Accessibility growing pains.
The fact that GNOME Shell and Mutter use Clutter directly makes support for accessibility features such as AT-SPI (Assistive Technologies Service Provider) tricky, because Clutter has no accessibility support at the moment. GTK applications, on the other hand, have ATK (Accessibility Toolkit) which talks with the AT-SPI daemon. However, there's no inherent reason that a switch to a Clutter-based composited user interface should pose any problem for accessibility. The switch in toolkits will need a certain amount of reimplementation. That said, Taylor maintains that some accessibility features such as good magnification could become much easier in Mutter.
An active project to provide accessibility interfaces for Clutter is Cally (the name stems from Clutter + a11y), originally funded by Nokia that uses Clutter in Maemo 5. The main developer, Alejandro Piñeiro Iglesias, explains the work he has done:
Cally implements Gnome's ATK interfaces for the basic Clutter objects, but if you are using a custom Clutter object with extra functionality in your application, probably extra accessibility support would be required, like HAIL was required to implement the extra accessibility support for Hildon widgets.
Cally would be useful to implement accessibility support in Mutter and GNOME Shell, but Iglesias says he should check the code first and see what he needs to implement and how.
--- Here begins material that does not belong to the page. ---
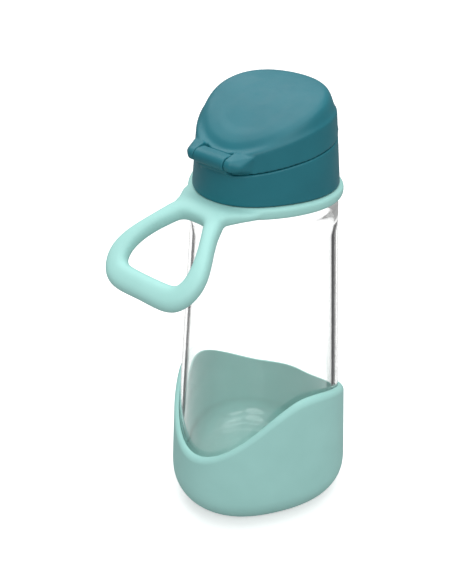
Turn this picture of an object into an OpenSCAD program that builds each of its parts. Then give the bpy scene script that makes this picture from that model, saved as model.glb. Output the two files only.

He presented Cally [PDF.GZ] at the recent Gran Canaria Desktop Summit.
A fresh start
According to Taylor, Mutter is not that exciting in isolation, but it is meant to provide a platform for building exciting user interfaces like Moblin and GNOME Shell: "I'm personally pretty interested in getting applications and the compositor properly synchronized so the user sees everything drawn as smoothly and cleanly as possible."
Thurman is excited about the opportunity to get a fresh start and rethink how to interact with the user:
We have been working for ten years in a mindset which is now, of course, ten years old. There's only so far you can go in a purely evolutionary line of development. That said, I'm very glad the existing Metacity codebase is being integrated into Mutter and not thrown away.
The new directions of CSS-based themes and application-aware window management finally make GNOME's window manager more than a dull but necessary component. However, the developers have made some decisions under the hood that will not be popular in some circles. There is no fallback option for those that cannot or do not want to use compositing, and the integration of GNOME Shell with Mutter shuts out alternative window managers. But maybe this is the price that must be paid for innovation.